**Data segment**.
....................

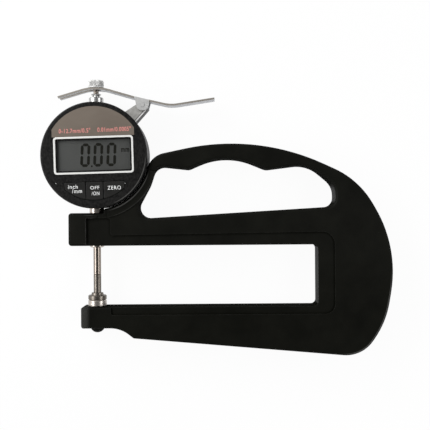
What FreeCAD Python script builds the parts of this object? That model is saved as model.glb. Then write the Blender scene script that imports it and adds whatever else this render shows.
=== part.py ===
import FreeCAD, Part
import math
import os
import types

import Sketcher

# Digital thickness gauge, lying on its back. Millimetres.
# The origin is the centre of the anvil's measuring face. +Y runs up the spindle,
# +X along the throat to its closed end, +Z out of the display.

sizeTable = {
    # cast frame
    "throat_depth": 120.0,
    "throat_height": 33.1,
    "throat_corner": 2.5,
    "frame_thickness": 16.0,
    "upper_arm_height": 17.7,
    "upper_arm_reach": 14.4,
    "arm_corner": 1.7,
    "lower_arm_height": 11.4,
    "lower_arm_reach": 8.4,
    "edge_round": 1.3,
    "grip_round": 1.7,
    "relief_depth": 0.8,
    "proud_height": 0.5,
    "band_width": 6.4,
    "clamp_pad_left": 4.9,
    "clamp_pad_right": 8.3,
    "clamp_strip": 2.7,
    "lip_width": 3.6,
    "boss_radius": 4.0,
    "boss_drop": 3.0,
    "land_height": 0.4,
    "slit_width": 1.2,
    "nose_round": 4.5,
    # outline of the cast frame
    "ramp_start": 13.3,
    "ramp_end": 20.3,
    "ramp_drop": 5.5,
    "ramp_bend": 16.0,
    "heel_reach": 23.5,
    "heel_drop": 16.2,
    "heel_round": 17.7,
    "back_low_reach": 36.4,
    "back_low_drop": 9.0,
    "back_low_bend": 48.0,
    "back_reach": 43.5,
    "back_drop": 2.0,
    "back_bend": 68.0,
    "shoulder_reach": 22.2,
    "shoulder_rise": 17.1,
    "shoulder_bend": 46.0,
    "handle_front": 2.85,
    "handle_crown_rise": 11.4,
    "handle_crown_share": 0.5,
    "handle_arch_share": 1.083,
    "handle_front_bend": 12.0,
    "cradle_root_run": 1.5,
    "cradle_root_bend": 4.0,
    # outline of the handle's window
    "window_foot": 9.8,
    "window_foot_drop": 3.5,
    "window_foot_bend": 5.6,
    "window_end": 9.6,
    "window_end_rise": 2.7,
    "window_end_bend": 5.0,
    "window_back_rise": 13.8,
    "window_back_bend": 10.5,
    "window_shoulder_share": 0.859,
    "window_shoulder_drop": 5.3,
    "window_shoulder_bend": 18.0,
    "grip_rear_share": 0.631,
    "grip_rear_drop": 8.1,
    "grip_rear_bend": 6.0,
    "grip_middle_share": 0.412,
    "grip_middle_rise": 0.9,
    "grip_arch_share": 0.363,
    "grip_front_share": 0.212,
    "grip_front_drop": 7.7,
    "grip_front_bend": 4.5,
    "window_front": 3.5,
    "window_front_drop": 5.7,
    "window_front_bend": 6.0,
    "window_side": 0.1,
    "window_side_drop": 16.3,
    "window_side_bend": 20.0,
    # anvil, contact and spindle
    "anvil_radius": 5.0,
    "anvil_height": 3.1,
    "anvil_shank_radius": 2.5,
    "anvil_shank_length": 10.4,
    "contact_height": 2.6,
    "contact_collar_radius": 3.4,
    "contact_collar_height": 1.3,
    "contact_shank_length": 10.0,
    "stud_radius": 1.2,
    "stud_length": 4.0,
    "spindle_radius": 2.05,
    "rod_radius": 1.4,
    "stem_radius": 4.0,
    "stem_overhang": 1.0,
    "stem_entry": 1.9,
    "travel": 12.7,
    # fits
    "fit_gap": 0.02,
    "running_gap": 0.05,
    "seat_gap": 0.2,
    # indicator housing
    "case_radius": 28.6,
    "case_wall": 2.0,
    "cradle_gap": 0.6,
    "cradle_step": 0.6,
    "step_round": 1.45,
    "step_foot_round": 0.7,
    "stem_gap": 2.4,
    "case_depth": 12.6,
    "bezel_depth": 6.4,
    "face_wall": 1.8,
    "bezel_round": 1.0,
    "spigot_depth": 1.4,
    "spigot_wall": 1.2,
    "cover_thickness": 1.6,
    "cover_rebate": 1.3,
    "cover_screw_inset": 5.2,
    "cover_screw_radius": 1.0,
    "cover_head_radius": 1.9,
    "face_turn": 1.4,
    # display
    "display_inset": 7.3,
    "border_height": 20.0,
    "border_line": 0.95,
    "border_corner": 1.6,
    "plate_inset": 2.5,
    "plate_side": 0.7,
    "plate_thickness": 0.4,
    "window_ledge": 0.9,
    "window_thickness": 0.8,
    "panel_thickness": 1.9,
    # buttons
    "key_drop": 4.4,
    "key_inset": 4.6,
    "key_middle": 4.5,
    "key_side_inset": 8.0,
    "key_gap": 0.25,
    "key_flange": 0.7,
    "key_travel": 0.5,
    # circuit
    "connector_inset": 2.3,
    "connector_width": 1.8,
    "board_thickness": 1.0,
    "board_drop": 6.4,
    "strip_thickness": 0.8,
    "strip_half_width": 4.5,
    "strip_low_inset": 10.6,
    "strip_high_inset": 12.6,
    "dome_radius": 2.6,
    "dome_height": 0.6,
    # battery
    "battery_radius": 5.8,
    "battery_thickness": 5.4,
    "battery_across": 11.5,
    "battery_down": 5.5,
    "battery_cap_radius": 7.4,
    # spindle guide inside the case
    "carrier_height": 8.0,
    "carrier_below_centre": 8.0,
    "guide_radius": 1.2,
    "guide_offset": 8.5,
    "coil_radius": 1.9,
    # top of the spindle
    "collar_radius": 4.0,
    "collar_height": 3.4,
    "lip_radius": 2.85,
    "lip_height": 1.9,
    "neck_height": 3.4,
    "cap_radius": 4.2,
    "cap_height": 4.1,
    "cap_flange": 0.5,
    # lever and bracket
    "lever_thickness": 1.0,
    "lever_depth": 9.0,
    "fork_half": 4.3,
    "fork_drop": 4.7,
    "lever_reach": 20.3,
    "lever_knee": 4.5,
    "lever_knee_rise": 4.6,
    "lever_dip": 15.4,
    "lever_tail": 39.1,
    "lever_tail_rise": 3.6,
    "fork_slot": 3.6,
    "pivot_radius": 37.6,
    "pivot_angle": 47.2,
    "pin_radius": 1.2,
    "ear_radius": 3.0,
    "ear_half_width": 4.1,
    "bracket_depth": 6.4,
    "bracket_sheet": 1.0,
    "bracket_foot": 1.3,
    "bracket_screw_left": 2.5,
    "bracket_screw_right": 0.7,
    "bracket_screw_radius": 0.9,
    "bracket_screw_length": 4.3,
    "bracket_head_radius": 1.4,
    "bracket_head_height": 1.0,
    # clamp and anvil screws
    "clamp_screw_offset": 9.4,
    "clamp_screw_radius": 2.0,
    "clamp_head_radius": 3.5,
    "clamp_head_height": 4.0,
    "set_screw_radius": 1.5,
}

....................

Each line above is to be repeated exactly.

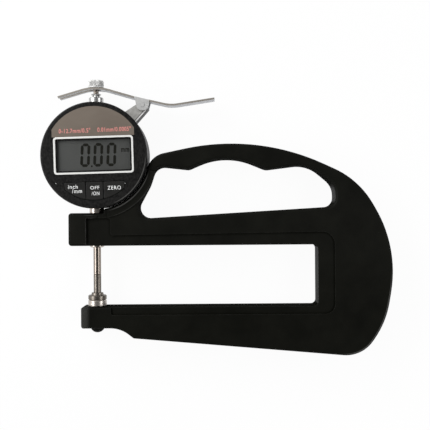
What FreeCAD Python script builds the parts of this object? That model is saved as model.glb. Then write the Blender scene script that imports it and adds whatever else this render shows.
=== part.py ===
import FreeCAD, Part
import math
import os
import types

import Sketcher

# Digital thickness gauge, lying on its back. Millimetres.
# The origin is the centre of the anvil's measuring face. +Y runs up the spindle,
# +X along the throat to its closed end, +Z out of the display.

sizeTable = {
    # cast frame
    "throat_depth": 120.0,
    "throat_height": 33.1,
    "throat_corner": 2.5,
    "frame_thickness": 16.0,
    "upper_arm_height": 17.7,
    "upper_arm_reach": 14.4,
    "arm_corner": 1.7,
    "lower_arm_height": 11.4,
    "lower_arm_reach": 8.4,
    "edge_round": 1.3,
    "grip_round": 1.7,
    "relief_depth": 0.8,
    "proud_height": 0.5,
    "band_width": 6.4,
    "clamp_pad_left": 4.9,
    "clamp_pad_right": 8.3,
    "clamp_strip": 2.7,
    "lip_width": 3.6,
    "boss_radius": 4.0,
    "boss_drop": 3.0,
    "land_height": 0.4,
    "slit_width": 1.2,
    "nose_round": 4.5,
    # outline of the cast frame
    "ramp_start": 13.3,
    "ramp_end": 20.3,
    "ramp_drop": 5.5,
    "ramp_bend": 16.0,
    "heel_reach": 23.5,
    "heel_drop": 16.2,
    "heel_round": 17.7,
    "back_low_reach": 36.4,
    "back_low_drop": 9.0,
    "back_low_bend": 48.0,
    "back_reach": 43.5,
    "back_drop": 2.0,
    "back_bend": 68.0,
    "shoulder_reach": 22.2,
    "shoulder_rise": 17.1,
    "shoulder_bend": 46.0,
    "handle_front": 2.85,
    "handle_crown_rise": 11.4,
    "handle_crown_share": 0.5,
    "handle_arch_share": 1.083,
    "handle_front_bend": 12.0,
    "cradle_root_run": 1.5,
    "cradle_root_bend": 4.0,
    # outline of the handle's window
    "window_foot": 9.8,
    "window_foot_drop": 3.5,
    "window_foot_bend": 5.6,
    "window_end": 9.6,
    "window_end_rise": 2.7,
    "window_end_bend": 5.0,
    "window_back_rise": 13.8,
    "window_back_bend": 10.5,
    "window_shoulder_share": 0.859,
    "window_shoulder_drop": 5.3,
    "window_shoulder_bend": 18.0,
    "grip_rear_share": 0.631,
    "grip_rear_drop": 8.1,
    "grip_rear_bend": 6.0,
    "grip_middle_share": 0.412,
    "grip_middle_rise": 0.9,
    "grip_arch_share": 0.363,
    "grip_front_share": 0.212,
    "grip_front_drop": 7.7,
    "grip_front_bend": 4.5,
    "window_front": 3.5,
    "window_front_drop": 5.7,
    "window_front_bend": 6.0,
    "window_side": 0.1,
    "window_side_drop": 16.3,
    "window_side_bend": 20.0,
    # anvil, contact and spindle
    "anvil_radius": 5.0,
    "anvil_height": 3.1,
    "anvil_shank_radius": 2.5,
    "anvil_shank_length": 10.4,
    "contact_height": 2.6,
    "contact_collar_radius": 3.4,
    "contact_collar_height": 1.3,
    "contact_shank_length": 10.0,
    "stud_radius": 1.2,
    "stud_length": 4.0,
    "spindle_radius": 2.05,
    "rod_radius": 1.4,
    "stem_radius": 4.0,
    "stem_overhang": 1.0,
    "stem_entry": 1.9,
    "travel": 12.7,
    # fits
    "fit_gap": 0.02,
    "running_gap": 0.05,
    "seat_gap": 0.2,
    # indicator housing
    "case_radius": 28.6,
    "case_wall": 2.0,
    "cradle_gap": 0.6,
    "cradle_step": 0.6,
    "step_round": 1.45,
    "step_foot_round": 0.7,
    "stem_gap": 2.4,
    "case_depth": 12.6,
    "bezel_depth": 6.4,
    "face_wall": 1.8,
    "bezel_round": 1.0,
    "spigot_depth": 1.4,
    "spigot_wall": 1.2,
    "cover_thickness": 1.6,
    "cover_rebate": 1.3,
    "cover_screw_inset": 5.2,
    "cover_screw_radius": 1.0,
    "cover_head_radius": 1.9,
    "face_turn": 1.4,
    # display
    "display_inset": 7.3,
    "border_height": 20.0,
    "border_line": 0.95,
    "border_corner": 1.6,
    "plate_inset": 2.5,
    "plate_side": 0.7,
    "plate_thickness": 0.4,
    "window_ledge": 0.9,
    "window_thickness": 0.8,
    "panel_thickness": 1.9,
    # buttons
    "key_drop": 4.4,
    "key_inset": 4.6,
    "key_middle": 4.5,
    "key_side_inset": 8.0,
    "key_gap": 0.25,
    "key_flange": 0.7,
    "key_travel": 0.5,
    # circuit
    "connector_inset": 2.3,
    "connector_width": 1.8,
    "board_thickness": 1.0,
    "board_drop": 6.4,
    "strip_thickness": 0.8,
    "strip_half_width": 4.5,
    "strip_low_inset": 10.6,
    "strip_high_inset": 12.6,
    "dome_radius": 2.6,
    "dome_height": 0.6,
    # battery
    "battery_radius": 5.8,
    "battery_thickness": 5.4,
    "battery_across": 11.5,
    "battery_down": 5.5,
    "battery_cap_radius": 7.4,
    # spindle guide inside the case
    "carrier_height": 8.0,
    "carrier_below_centre": 8.0,
    "guide_radius": 1.2,
    "guide_offset": 8.5,
    "coil_radius": 1.9,
    # top of the spindle
    "collar_radius": 4.0,
    "collar_height": 3.4,
    "lip_radius": 2.85,
    "lip_height": 1.9,
    "neck_height": 3.4,
    "cap_radius": 4.2,
    "cap_height": 4.1,
    "cap_flange": 0.5,
    # lever and bracket
    "lever_thickness": 1.0,
    "lever_depth": 9.0,
    "fork_half": 4.3,
    "fork_drop": 4.7,
    "lever_reach": 20.3,
    "lever_knee": 4.5,
    "lever_knee_rise": 4.6,
    "lever_dip": 15.4,
    "lever_tail": 39.1,
    "lever_tail_rise": 3.6,
    "fork_slot": 3.6,
    "pivot_radius": 37.6,
    "pivot_angle": 47.2,
    "pin_radius": 1.2,
    "ear_radius": 3.0,
    "ear_half_width": 4.1,
    "bracket_depth": 6.4,
    "bracket_sheet": 1.0,
    "bracket_foot": 1.3,
    "bracket_screw_left": 2.5,
    "bracket_screw_right": 0.7,
    "bracket_screw_radius": 0.9,
    "bracket_screw_length": 4.3,
    "bracket_head_radius": 1.4,
    "bracket_head_height": 1.0,
    # clamp and anvil screws
    "clamp_screw_offset": 9.4,
    "clamp_screw_radius": 2.0,
    "clamp_head_radius": 3.5,
    "clamp_head_height": 4.0,
    "set_screw_radius": 1.5,
}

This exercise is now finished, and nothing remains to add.